Martinus returned with a tough, smart-looking woman with dyed blond hair. From what I understood, she was employed as Lithuania’s culture minister to Sweden. She and Raphael began talking about music. I remained with Martinus.
“My Vilnius,” he began, “was a city of many languages…but I do not give a shit about languages…I care only for faces…what I miss are the faces…”
The music was drowning him out. Snatches of what he said drifted over to me. I was trying my hardest to hear them. A part of me felt like it didn’t matter, though. A part of me felt like I understood him without the words.
“My grandparents knew some Yiddish…” I heard him say. “I could not live here for many years. I had to leave my Vilnius because of what she had done to you. Yordanus,” he said. “I had to leave for many years but could not stay away.This ismy history. This is my country But you…” he said, “tell me of your family.”
His eyes did not deviate from mine. My entire family moved to America before the war. But we are not without our own tragedies or attempts at escaping history. I told this to him quietly.
“Yordanus…” he said. “You can help me…”
His friend touched him on the arm. “I must go, Martinus. I’ll call you tomorrow.”
He kissed her on the check. It was getting late. Soon Raphael and I would have to leave as well.

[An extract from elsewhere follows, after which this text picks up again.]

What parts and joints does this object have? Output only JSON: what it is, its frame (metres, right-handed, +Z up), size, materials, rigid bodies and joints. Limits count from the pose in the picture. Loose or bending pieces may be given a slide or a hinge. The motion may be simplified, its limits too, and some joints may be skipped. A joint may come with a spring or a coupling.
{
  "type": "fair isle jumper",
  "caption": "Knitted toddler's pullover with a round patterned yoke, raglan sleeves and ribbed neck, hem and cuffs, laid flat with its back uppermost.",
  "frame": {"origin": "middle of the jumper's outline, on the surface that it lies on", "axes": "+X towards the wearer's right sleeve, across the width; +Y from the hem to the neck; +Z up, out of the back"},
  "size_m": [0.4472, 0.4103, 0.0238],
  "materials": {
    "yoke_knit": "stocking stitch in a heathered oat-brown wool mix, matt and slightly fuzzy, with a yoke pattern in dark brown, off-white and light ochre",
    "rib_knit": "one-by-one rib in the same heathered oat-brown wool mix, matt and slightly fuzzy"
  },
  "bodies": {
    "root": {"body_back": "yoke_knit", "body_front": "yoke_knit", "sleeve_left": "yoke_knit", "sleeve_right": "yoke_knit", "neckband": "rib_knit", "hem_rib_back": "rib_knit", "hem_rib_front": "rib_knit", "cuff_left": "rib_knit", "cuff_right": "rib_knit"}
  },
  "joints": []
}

Something happened before we did, though. It is probably the hardest part to describe.
Martinus embraced me. “Yordanus,” he said after pulling back, “I must tell you the way for you to help me. I am 39, you are 25,” he said. “Yordanus,” he said, “promise you will to always remember me. Promise me always to remember…”
One of my classmate’s commented after our lecture on Sutzkever that she found his “aestheticization” of the Holocaust distasteful. To a certain extent, I agree. Sometimes things need to stand outside the abstraction of poetry. Occasionally, however, when a poet’s world has been subsumed in the metaphysical, creating abstract, poetic fictions becomes his only way back to life.
I didn’t know what exactly Martinus wanted. I only knew his sense of desperation and loss. I looked at him. I tried the best I could to make my promise. I said the word. And then, strangely, for a brief moment, before my critical mind could begin reevaluating the night, I felt my silence bound and lifted, surrounded by the language of some gray-green world. It was imploring me to receive it and, in my compliance, stretched out its hand to offer me the same.